··· Material provided ···

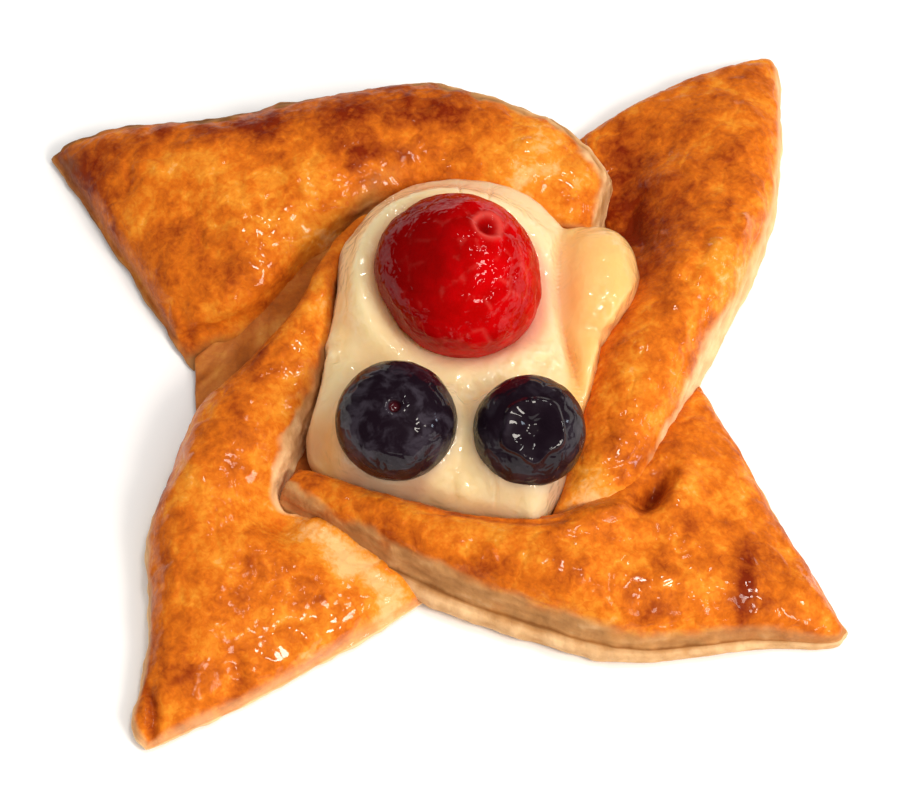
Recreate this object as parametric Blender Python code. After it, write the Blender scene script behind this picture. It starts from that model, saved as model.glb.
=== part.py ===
"""Pinwheel danish pastry with custard, one raspberry and two blueberries.

A square of laminated dough was slit from its corners towards the middle and shaped into four
arms. Each arm has a flat pointed blade, a corner of the square, that narrows into a raised band.
The four bands run clockwise round a well, and each one ends beside the root of the next arm.
Custard fills the well, and the berries are pressed into the custard.

Lengths in the tables are millimetres. +Z is up, and the underside lies flat at Z 0. The tables
are measured from a point between the berries, and build() puts the middle of the underside at
the origin.
"""

import math
from dataclasses import dataclass

import bmesh
import bpy
from mathutils import Matrix, Vector

MM = 0.001
PLAN_MIDDLE = (-0.05, 1.15, 0.0)  # the middle of the underside, in the tables' own measure

# Dough
SLAB_THICKNESS = 4.0
UNDERSIDE_DEPTH = 1.0  # how far the first arm reaches below the table before it is cut flat
UNDERSIDE_STEP = 0.4  # added for each arm that follows, so that no two undersides are coplanar
TABLE_REACH = 80.0  # half the width of the block that cuts the underside flat
TABLE_DEPTH = 8.0
EDGE_ROUNDNESS = 2.2
BLADE_EDGE = 3.6  # height of the dough along a blade's short side
BLADE_REACH = 9.0  # how far in from that side the dough has risen to full height
BOW_SHARE = 0.4  # share of an arm's length over which its short side's curve fades out
GAP = 0.3  # clearance between two pieces that touch

# Mesh fineness
RIBS = 21
RIB_SPREAD = 1.25  # above 1, the ribs lie closer together at the blade's end
TOP_POINTS = 11
CUSTARD_SPOKES = 44
BERRY_SPOKES = 24
BERRY_RINGS = 12
CURVE_STEPS = 16  # straight runs between two points that a curve is drawn through
SHARP_ANGLE = 40.0  # degrees, above which an edge is drawn sharp


@dataclass(frozen=True)
class Arm:
    """One arm of the pinwheel, as two rails that its ribs join.

    The outer rail runs from the blade's tip to the band's end, on the side away from the custard.
    The inner rail runs from the notch beside the previous arm to the band's end.
    """

    name: str
    outer: tuple
    inner: tuple
    crest: tuple  # full height of the dough at even steps from the blade's short side to the end
    outer_wall: tuple  # height of the cut side along the outer rail, at the same steps
    inner_wall: tuple  # height of the cut side along the inner rail, at the same steps
    reach: float  # how far in from the cut sides the dough has risen to full height
    bow: float  # how far the blade's short side curves outwards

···

Task to carry out
From the opening line of the data above, please print each line as written up to and including the line that contains "from mathutils import Matrix, Vector", and nothing more.

Response to the task
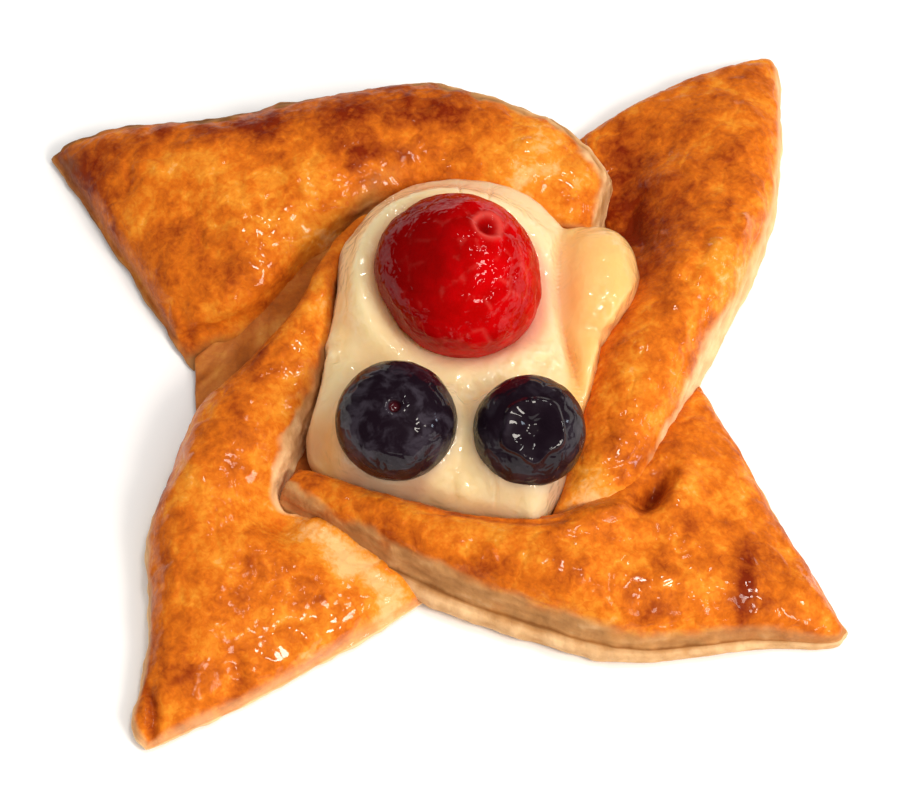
Recreate this object as parametric Blender Python code. After it, write the Blender scene script behind this picture. It starts from that model, saved as model.glb.
=== part.py ===
"""Pinwheel danish pastry with custard, one raspberry and two blueberries.

A square of laminated dough was slit from its corners towards the middle and shaped into four
arms. Each arm has a flat pointed blade, a corner of the square, that narrows into a raised band.
The four bands run clockwise round a well, and each one ends beside the root of the next arm.
Custard fills the well, and the berries are pressed into the custard.

Lengths in the tables are millimetres. +Z is up, and the underside lies flat at Z 0. The tables
are measured from a point between the berries, and build() puts the middle of the underside at
the origin.
"""

import math
from dataclasses import dataclass

import bmesh
import bpy
from mathutils import Matrix, Vector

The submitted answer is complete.